_Instruction:_
Return the material below in full and exactly.

── Supplied data ──

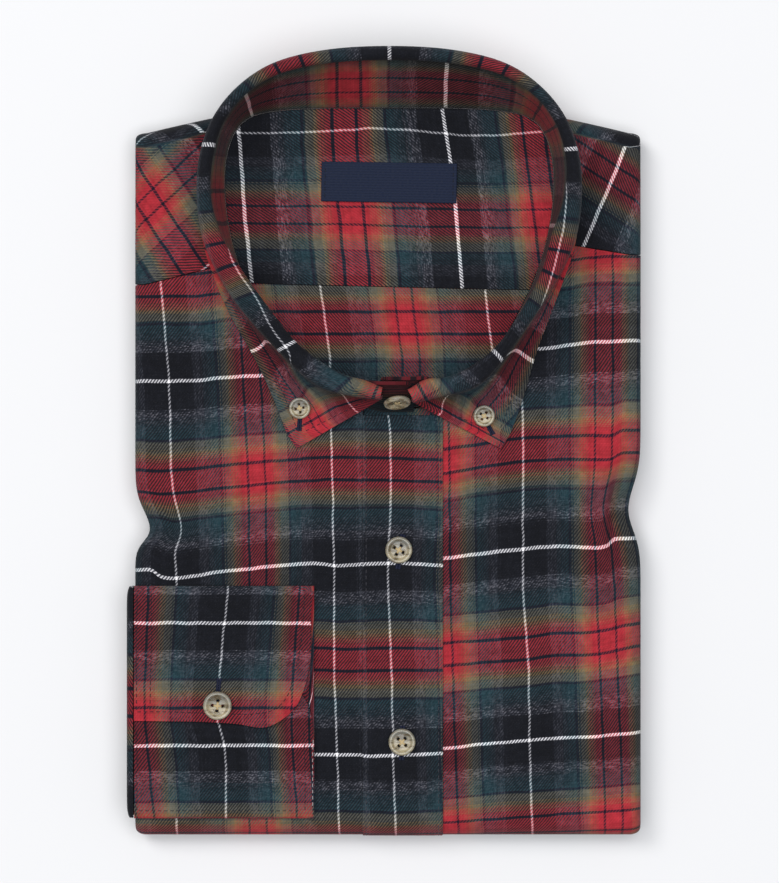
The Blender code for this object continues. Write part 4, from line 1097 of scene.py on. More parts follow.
def make_inside(name, warps, wefts, behind):
    """The part of the hollow behind the lining's seam, or the part before it."""
    angles = evenly(-math.pi, math.pi, math.radians(DISH_ANGLE))[:-1]
    shares = evenly(0.0, 1.0, DISH_RING)[1:]
    points = [Vector((*NECK_CENTRE, FLOOR_Z))]
    points += [dish_point(share, angle) for share in shares for angle in angles]
    count = len(angles)
    faces = []
    for station in range(count):
        beside = (station + 1) % count
        faces.append((0, 1 + station, 1 + beside))
        for ring in range(len(shares) - 1):
            inner, outer = 1 + ring * count, 1 + (ring + 1) * count
            faces.append((inner + station, outer + station, outer + beside, inner + beside))
    sheet_mesh = bmesh.new()
    made_points = [sheet_mesh.verts.new(point) for point in points]
    for face in faces:
        sheet_mesh.faces.new([made_points[corner] for corner in face])
    level, slope = LINING_SEAM
    away = 1 if behind else -1
    bmesh.ops.bisect_plane(
        sheet_mesh, geom=list(sheet_mesh.verts) + list(sheet_mesh.edges) + list(sheet_mesh.faces), dist=1e-7,
        plane_co=(NECK_CENTRE[0], level + away * SEAM_GAP / 2, 0), plane_no=(-slope * away, away, 0),
        clear_inner=True)
    sheet_mesh.verts.index_update()
    kept = [vert.co.copy() for vert in sheet_mesh.verts]
    kept_faces = [tuple(vert.index for vert in face.verts) for face in sheet_mesh.faces]
    sheet_mesh.free()
    if behind:
        counts = [(thread_count(warps, p.x, p.y), thread_count(wefts, p.y, p.x)) for p in kept]
    else:
        counts = [(thread_count(warps, p.y, p.x), thread_count(wefts, p.x, p.y)) for p in kept]
    return cloth_wall(sewn_mesh(name, kept, kept_faces, counts), CLOTH_WALL)


yoke_lining = make_inside("inner_yoke", LINING_WARPS, LINING_WEFTS, True)
back_panel = make_inside("back_inside", BACK_WARPS, BACK_WEFTS, False)
for piece, node, cut_size, cut_area in ((yoke_lining, "yoke_lining", (0.150, 0.083), 0.0116),
                                        (back_panel, "back_panel", (0.130, 0.057), 0.0050)):
    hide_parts(node)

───

_Response to this exercise:_
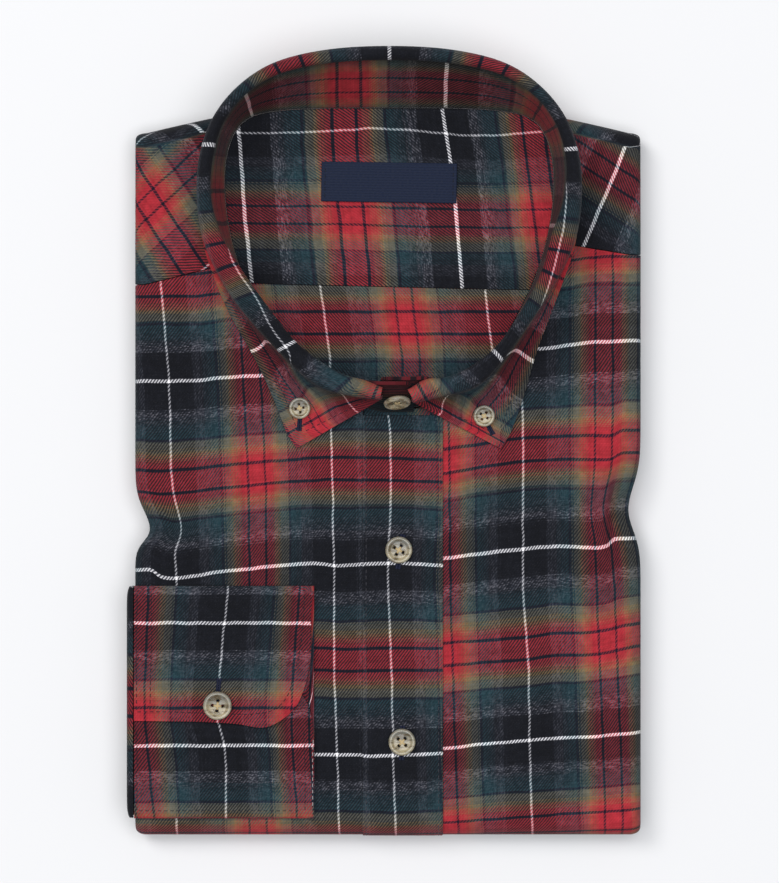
The Blender code for this object continues. Write part 4, from line 1097 of scene.py on. More parts follow.
def make_inside(name, warps, wefts, behind):
    """The part of the hollow behind the lining's seam, or the part before it."""
    angles = evenly(-math.pi, math.pi, math.radians(DISH_ANGLE))[:-1]
    shares = evenly(0.0, 1.0, DISH_RING)[1:]
    points = [Vector((*NECK_CENTRE, FLOOR_Z))]
    points += [dish_point(share, angle) for share in shares for angle in angles]
    count = len(angles)
    faces = []
    for station in range(count):
        beside = (station + 1) % count
        faces.append((0, 1 + station, 1 + beside))
        for ring in range(len(shares) - 1):
            inner, outer = 1 + ring * count, 1 + (ring + 1) * count
            faces.append((inner + station, outer + station, outer + beside, inner + beside))
    sheet_mesh = bmesh.new()
    made_points = [sheet_mesh.verts.new(point) for point in points]
    for face in faces:
        sheet_mesh.faces.new([made_points[corner] for corner in face])
    level, slope = LINING_SEAM
    away = 1 if behind else -1
    bmesh.ops.bisect_plane(
        sheet_mesh, geom=list(sheet_mesh.verts) + list(sheet_mesh.edges) + list(sheet_mesh.faces), dist=1e-7,
        plane_co=(NECK_CENTRE[0], level + away * SEAM_GAP / 2, 0), plane_no=(-slope * away, away, 0),
        clear_inner=True)
    sheet_mesh.verts.index_update()
    kept = [vert.co.copy() for vert in sheet_mesh.verts]
    kept_faces = [tuple(vert.index for vert in face.verts) for face in sheet_mesh.faces]
    sheet_mesh.free()
    if behind:
        counts = [(thread_count(warps, p.x, p.y), thread_count(wefts, p.y, p.x)) for p in kept]
    else:
        counts = [(thread_count(warps, p.y, p.x), thread_count(wefts, p.x, p.y)) for p in kept]
    return cloth_wall(sewn_mesh(name, kept, kept_faces, counts), CLOTH_WALL)


yoke_lining = make_inside("inner_yoke", LINING_WARPS, LINING_WEFTS, True)
back_panel = make_inside("back_inside", BACK_WARPS, BACK_WEFTS, False)
for piece, node, cut_size, cut_area in ((yoke_lining, "yoke_lining", (0.150, 0.083), 0.0116),
                                        (back_panel, "back_panel", (0.130, 0.057), 0.0050)):
    hide_parts(node)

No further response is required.